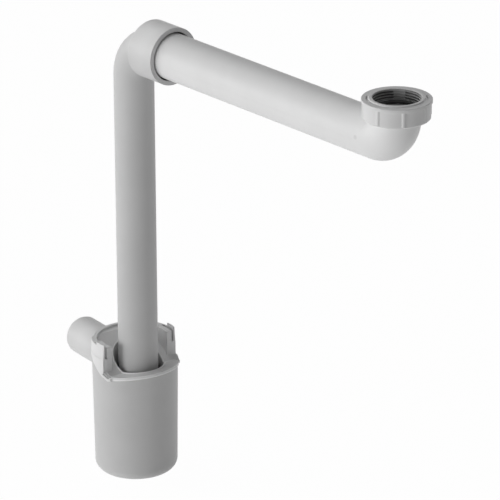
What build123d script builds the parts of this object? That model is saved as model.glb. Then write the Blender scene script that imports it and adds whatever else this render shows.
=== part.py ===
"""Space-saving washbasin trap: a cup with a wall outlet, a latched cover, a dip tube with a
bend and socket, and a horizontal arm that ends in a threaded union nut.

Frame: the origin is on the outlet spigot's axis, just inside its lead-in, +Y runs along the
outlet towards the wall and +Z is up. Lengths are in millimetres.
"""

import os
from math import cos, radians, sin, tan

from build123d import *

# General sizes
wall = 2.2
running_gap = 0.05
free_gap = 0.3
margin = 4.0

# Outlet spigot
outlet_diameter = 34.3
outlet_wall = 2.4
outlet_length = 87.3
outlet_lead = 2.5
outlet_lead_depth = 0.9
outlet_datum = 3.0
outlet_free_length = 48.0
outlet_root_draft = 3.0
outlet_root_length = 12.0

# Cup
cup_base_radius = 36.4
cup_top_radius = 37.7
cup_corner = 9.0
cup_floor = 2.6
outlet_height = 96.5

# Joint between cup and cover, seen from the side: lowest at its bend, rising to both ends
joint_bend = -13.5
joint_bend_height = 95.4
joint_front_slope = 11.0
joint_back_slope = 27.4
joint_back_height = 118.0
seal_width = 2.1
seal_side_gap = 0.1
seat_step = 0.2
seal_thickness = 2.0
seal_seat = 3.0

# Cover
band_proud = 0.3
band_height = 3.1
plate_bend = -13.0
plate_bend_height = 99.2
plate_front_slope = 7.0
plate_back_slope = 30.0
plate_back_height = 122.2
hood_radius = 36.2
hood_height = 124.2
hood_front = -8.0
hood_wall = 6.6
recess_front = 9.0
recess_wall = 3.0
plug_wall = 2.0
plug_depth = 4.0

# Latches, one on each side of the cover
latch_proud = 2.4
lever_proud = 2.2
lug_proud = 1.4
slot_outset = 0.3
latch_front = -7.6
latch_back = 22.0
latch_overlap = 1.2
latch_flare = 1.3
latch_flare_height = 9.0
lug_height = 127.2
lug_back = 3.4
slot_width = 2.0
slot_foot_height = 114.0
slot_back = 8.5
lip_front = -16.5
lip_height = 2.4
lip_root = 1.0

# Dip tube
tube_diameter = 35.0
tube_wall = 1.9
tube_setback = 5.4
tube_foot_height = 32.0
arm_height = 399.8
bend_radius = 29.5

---

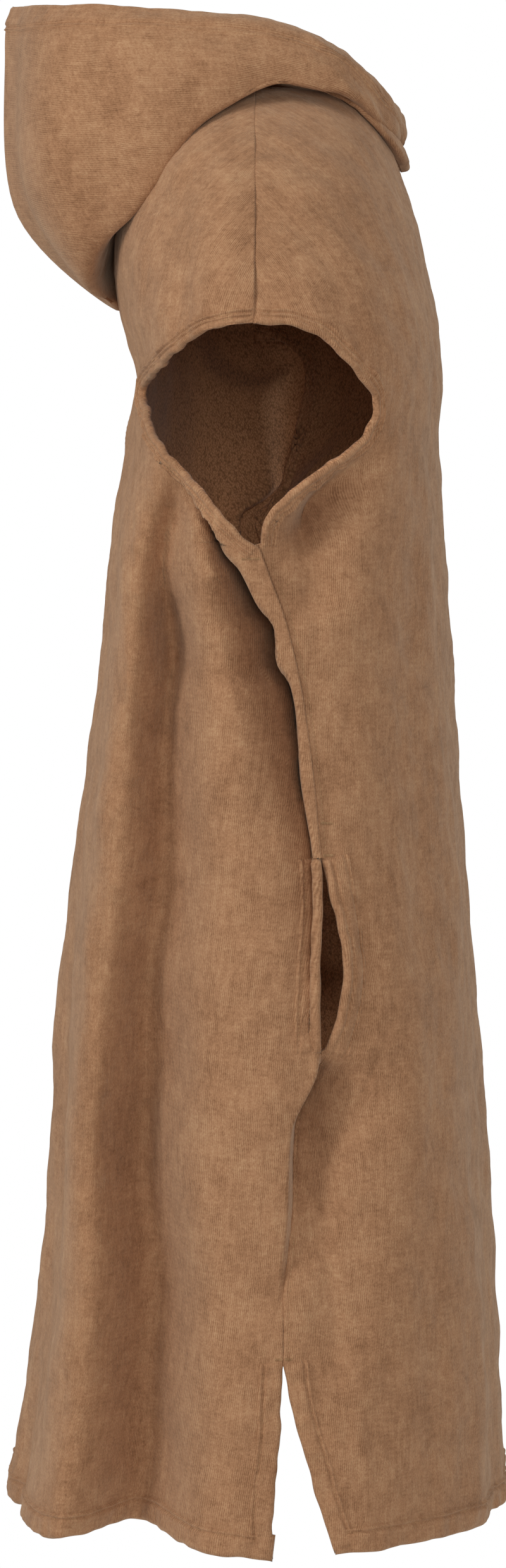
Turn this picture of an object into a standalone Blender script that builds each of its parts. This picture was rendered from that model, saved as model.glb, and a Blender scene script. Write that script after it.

* * *

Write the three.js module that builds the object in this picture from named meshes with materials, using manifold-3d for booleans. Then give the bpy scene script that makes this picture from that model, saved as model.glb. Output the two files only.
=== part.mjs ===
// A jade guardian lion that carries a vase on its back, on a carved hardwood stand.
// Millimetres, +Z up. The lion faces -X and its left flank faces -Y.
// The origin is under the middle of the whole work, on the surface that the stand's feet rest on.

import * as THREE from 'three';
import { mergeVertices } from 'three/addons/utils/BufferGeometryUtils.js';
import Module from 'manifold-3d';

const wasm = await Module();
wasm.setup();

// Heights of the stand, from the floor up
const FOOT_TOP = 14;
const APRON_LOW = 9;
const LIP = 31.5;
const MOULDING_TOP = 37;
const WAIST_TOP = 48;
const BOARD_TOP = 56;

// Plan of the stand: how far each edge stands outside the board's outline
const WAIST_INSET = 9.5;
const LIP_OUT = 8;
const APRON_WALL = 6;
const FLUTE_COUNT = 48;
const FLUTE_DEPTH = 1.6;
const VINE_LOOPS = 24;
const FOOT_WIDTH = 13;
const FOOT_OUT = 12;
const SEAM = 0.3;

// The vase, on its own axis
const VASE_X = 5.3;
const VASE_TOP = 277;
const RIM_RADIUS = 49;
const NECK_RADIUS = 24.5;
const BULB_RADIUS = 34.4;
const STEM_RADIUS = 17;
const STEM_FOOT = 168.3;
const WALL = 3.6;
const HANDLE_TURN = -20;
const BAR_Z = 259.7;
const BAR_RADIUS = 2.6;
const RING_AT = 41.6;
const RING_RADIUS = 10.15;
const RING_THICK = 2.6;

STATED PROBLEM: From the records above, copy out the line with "What build123d script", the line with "from math import cos, radians, sin, tan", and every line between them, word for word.

IN RESPONSE:
What build123d script builds the parts of this object? That model is saved as model.glb. Then write the Blender scene script that imports it and adds whatever else this render shows.
=== part.py ===
"""Space-saving washbasin trap: a cup with a wall outlet, a latched cover, a dip tube with a
bend and socket, and a horizontal arm that ends in a threaded union nut.

Frame: the origin is on the outlet spigot's axis, just inside its lead-in, +Y runs along the
outlet towards the wall and +Z is up. Lengths are in millimetres.
"""

import os
from math import cos, radians, sin, tan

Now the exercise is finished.